K v Chief Constable, Police Service of Scotland [2020] CSIH 18
Acting for the Chief Constable in the proof before the Lord Ordinary and in a subsequent successful reclaiming motion by the Chief Constable against a finding that a former detective sergeant was entitled to reparation. In allowing the reclaiming motion the Inner House held that no vicarious liability arose to be passed on in terms of the Police and Fire Reform (Scotland) Act 2012 Sch.5 para.2 in the absence of a finding that the relevant employee said to have been at fault was aware, or ought to have been aware that his actions, which involved no disciplinary process potentially leading to demotion or dismissal, might have resulted in the complainer sustaining psychiatric harm.
Pelvic Mesh Products Litigation (Various Claimants v Various Manufacturers) 2014 to 2020
High profile group of cases in which the claimants claimed damages for personal injury alleged to have been sustained through the use of transvaginal mesh. I acted as one of the two senior counsel on the counsel team instructed for a major manufacturer. The cases against that manufacturer ultimately settled out of Court.
Morrison v Oakden [2021] CSOH 96
Acting for the defenders. The 17 year old pursuer, a competent rider, was employed at the defender’s stables before going to university. She was to exercise a gelding racehorse that was recovering from an injury and had competed at a high level with his previous owner. The pursuer was exercising the horse on a track around the farm after a period of box rest when he reared causing the pursuer to dismount and sustain injury. The defender’s position was that there had been no known issues with the horse’s temperament during his rehabilitation and it was not foreseeable to the average competent horseman that the accident would occur. The defenders were assoilzied after proof.

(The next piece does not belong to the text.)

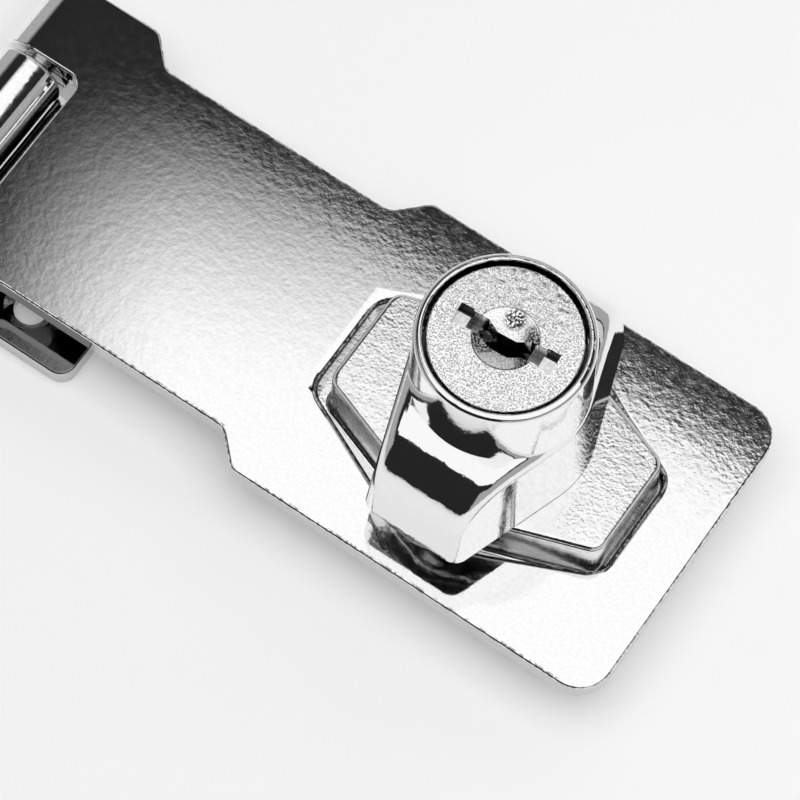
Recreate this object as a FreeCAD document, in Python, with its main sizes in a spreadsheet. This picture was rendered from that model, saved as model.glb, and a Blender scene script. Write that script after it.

Mather v Easyjet & Another [2022] CSOH 40; [2023] CSIH 8
Appearing for DRK Hamburg Mediservice gGmbh. The pursuer sustained injuries when he fell from a wheelchair being pushed by an employee of DRK who had contracted with Hamburg airport to provide passenger handing services. Pursuer sued Easyjet (EJ) under Montreal Convention. EJ argued DRK was a third party and not an agent under the Convention, and thus EJ were not liable. In response the pursuer brought an alternative claim against DRK based on German law. EJ then sought a contribution from DRK in the event EJ were found liable. A choice of law issue arose as the contribution claim was time-barred under German law. EJ argued that English law applied to contribution claim despite German tort law applying under Rome II. After proof the Lord Ordinary found that EJ were not liable to the pursuer and German Law applied to determine the issue of contribution. As the claim for contribution was time-barred under German law DRK were not liable to any extent. This decision was upheld on an unsuccessful appeal by EJ.
Cossey v The Buccleuch Estates [2022] CSOH 50
Acting for the defender in this liability-admitted case in which the pursuer claimed that the accident exacerbated a pre-existing somatoform disorder. The heads of damage sought included solatium, loss of promotion, future loss of earnings, and pension loss. The parties agreed that the pursuer suffered from a pre-existing somatoform disorder but were in dispute as to whether the accident had caused an exacerbation thereof. At proof the psychiatric expert for the pursuer was cross-examined to good effect and the pursuer failed to establish exacerbation. The pursuer failed to beat an earlier tender and was liable for the costs of the proof.
Davie v Powerteam Electrical Services (UK) Ltd & Vinci Energies Holdings Ltd [2023] CSOH 94
Acting for the defenders. The pursuer was found one morning in 2017 in Aberdeen city centre lying on the road adjacent to two double-stacked portacabins, standing 18 feet high, which served as office premises for work the first defenders were carrying out in an adjacent electricity sub-station. The pursuer claimed to have climbed the stairway that led from the ground to the door of the upper portacabin and used the stair guardrail to climb onto the roof of the upper portacabin. He claimed to have fallen whilst descending. He sustained catastrophic injuries and was suing for £20 million. He founded on the Occupiers Liability (Scotland) Act 1960. The case was dismissed at debate. In dismissing the case the Court held that there was nothing to be gained from the leading of evidence and the case was bound to fail even if the pursuer proved all of his averments.
C & S v Norman Shaw and Live Active Leisure Limited [2023] CSIH 36; [2023] CSOH 11
Acting for the second defenders. The first defender (Shaw) sexually abused the pursuers whilst employed by the second defenders as a Sports Centre caretaker. The Lord Ordinary found that there was not a sufficiently close connection between the first defender’s employment and the abuse so as to render the second defender vicariously liable. The pursuers reclaimed arguing that the first defender’s employment activities put him, via occupation of a tied house, in the vicinity of the reclaimers creating a significant risk that abuse would occur. The respondents (defenders) argued that his job did not place him in contact with the reclaimers and his occupation of the house was insufficient to create a connection. The Inner House refused the reclaiming motion.